▶ _Exercise instructions_:
Go from the first line to the line with "core_inner_inset = 11.1" and return those lines verbatim, ends included.

***** Supplied information

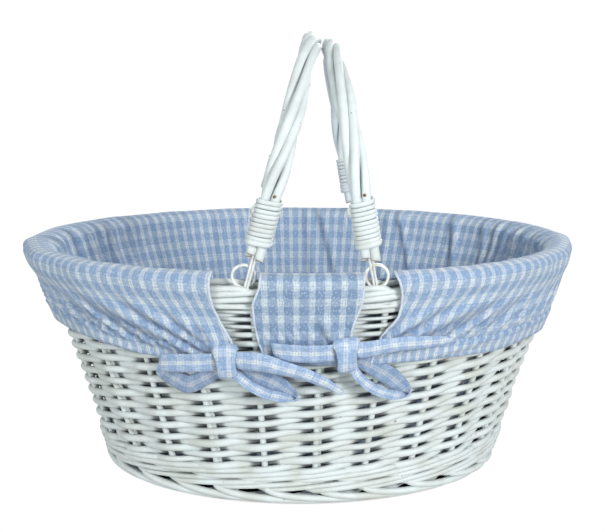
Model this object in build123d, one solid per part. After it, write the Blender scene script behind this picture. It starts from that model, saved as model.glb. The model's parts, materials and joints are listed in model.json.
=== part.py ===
from build123d import *
import math
import os

# An oval willow shopping and picnic basket with two drop handles and a tied cloth liner.
# Millimetres. +Z is up, X runs along the length, Y across the width (-Y is the front).
# The origin is on the floor, under the middle of the oval base.

# ---- wall line: the outside of the woven wall, an ellipse at every height ----
wall_top = 184.0
top_length = 441.0
top_width = 323.0
foot_length = 326.0  # the sloping wall line carried down to the floor
foot_width = 240.0
wall_thickness = 11.0

# ---- base and side weave ----
foot_height = 13.0
foot_inset = 24.0
foot_outline = [(0, 9.0), (2.5, 4.5), (7.0, 1.2)]  # height and inset of its rounded outside
base_bottom = 4.5
base_top = 12.8
wale_top = 26.0
weave_top = 160.0
top_wale_top = 166.0
core_top = 174.0
layer_gap = 0.2
overcut = 1.0  # how far a cutting shape runs past the face it cuts
stake_count = 24
stake_radius = 2.4
stake_inset = 5.5
stake_end_gap = 0.9  # the rods lean, so their ends stay this far from the layers above and below
stake_phase = 13.0  # the first stake stands this far to the right of the front middle
bye_stake_shift = 5.7  # centre distance from a stake to the bye-stake beside it
bye_stake_radius = 2.0
cross_stick_count = 7
cross_stick_pitch = 34.0
cross_stick_radius = 2.8
long_stick_count = 3
long_stick_pitch = 12.0
long_stick_radius = 1.6
stick_height = 8.6
stick_end_inset = 27.0

# ---- border at the rim ----
border_rod_radius = 2.3
border_rod_pitch = 4.7
outer_rod_inset = 2.4
inner_rod_inset = 13.7
outer_rod_low = 168.7
inner_rod_low = 171.6
border_rod_count = 3
core_outer_inset = 5.0
core_inner_inset = 11.1

# ---- hinges: a wire ring stands in the border, a wire link slides round it ----
ring_radius = 8.1
ring_wire_radius = 0.9
ring_inset = 8.0
pocket_half_length = 13.5
pocket_half_width = 3.8
pocket_floor = 174.0
pocket_rise = 10.0  # how far the slot is cut above the top of the wall
link_wire_radius = 0.9
link_half_gap = 2.15
link_strand_shift = 1.05
link_low = -9.8  # lowest point of the link's centre line, from the ring's centre
link_high = 36.0

# ---- handles: values for each side, from the ring centre ----
# lean: degrees from upright towards +X; reach: ring centre to crown centre line;
# shift: how far the rods stand to +X of the line through the ring centre;
# bind_low: where the cane binding starts
handles = {
    "left": {"x": -39.7, "z": 186.7, "lean": 15.4, "reach": 170.0, "shift": 3.8, "bind_low": 22.5},
    "right": {"x": 54.2, "z": 186.3, "lean": -9.6, "reach": 161.2, "shift": -2.3, "bind_low": 20.0},
}
rod_radius = 3.6
rod_shift = 3.75  # each of the four rods, from the middle of the bundle
rod_overhang = 6.5  # rod ends below the binding
haunch_radius = 80.0
leg_top = 62.0
binding_length = 36.0
binding_turns = 11
binding_bore = 8.95
binding_radius = 9.7
binding_bulge = 0.6
nail_radius = 0.8
nail_head_radius = 1.5
nail_head_height = 1.0
nail_length = 5.0
nail_rise = 3.0

# ---- liner: one cloth, modelled as floor, wall, two end cuffs and two flaps ----
cloth = 1.7
liner_gap = 0.5
cuff_hem = 116.0
flap_hem = 124.0
cuff_top = 189.6
cuff_thickness = 2.3
cuff_shoulder_top = 187.6
cuff_shoulder_inset = 1.0
cuff_top_inset = 4.0
cuff_roof = 2.4
liner_wall_top = 183.3
liner_rim_inset = 16.4
liner_flare_start = 158.0
liner_flare_end = 167.0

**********

▶ _Complete answer_:
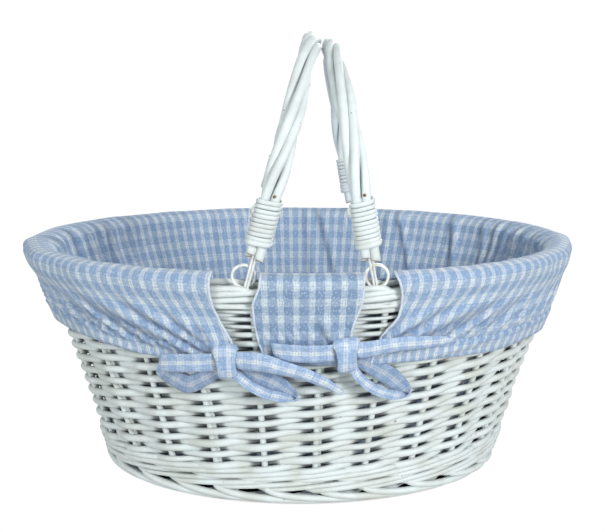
Model this object in build123d, one solid per part. After it, write the Blender scene script behind this picture. It starts from that model, saved as model.glb. The model's parts, materials and joints are listed in model.json.
=== part.py ===
from build123d import *
import math
import os

# An oval willow shopping and picnic basket with two drop handles and a tied cloth liner.
# Millimetres. +Z is up, X runs along the length, Y across the width (-Y is the front).
# The origin is on the floor, under the middle of the oval base.

# ---- wall line: the outside of the woven wall, an ellipse at every height ----
wall_top = 184.0
top_length = 441.0
top_width = 323.0
foot_length = 326.0  # the sloping wall line carried down to the floor
foot_width = 240.0
wall_thickness = 11.0

# ---- base and side weave ----
foot_height = 13.0
foot_inset = 24.0
foot_outline = [(0, 9.0), (2.5, 4.5), (7.0, 1.2)]  # height and inset of its rounded outside
base_bottom = 4.5
base_top = 12.8
wale_top = 26.0
weave_top = 160.0
top_wale_top = 166.0
core_top = 174.0
layer_gap = 0.2
overcut = 1.0  # how far a cutting shape runs past the face it cuts
stake_count = 24
stake_radius = 2.4
stake_inset = 5.5
stake_end_gap = 0.9  # the rods lean, so their ends stay this far from the layers above and below
stake_phase = 13.0  # the first stake stands this far to the right of the front middle
bye_stake_shift = 5.7  # centre distance from a stake to the bye-stake beside it
bye_stake_radius = 2.0
cross_stick_count = 7
cross_stick_pitch = 34.0
cross_stick_radius = 2.8
long_stick_count = 3
long_stick_pitch = 12.0
long_stick_radius = 1.6
stick_height = 8.6
stick_end_inset = 27.0

# ---- border at the rim ----
border_rod_radius = 2.3
border_rod_pitch = 4.7
outer_rod_inset = 2.4
inner_rod_inset = 13.7
outer_rod_low = 168.7
inner_rod_low = 171.6
border_rod_count = 3
core_outer_inset = 5.0
core_inner_inset = 11.1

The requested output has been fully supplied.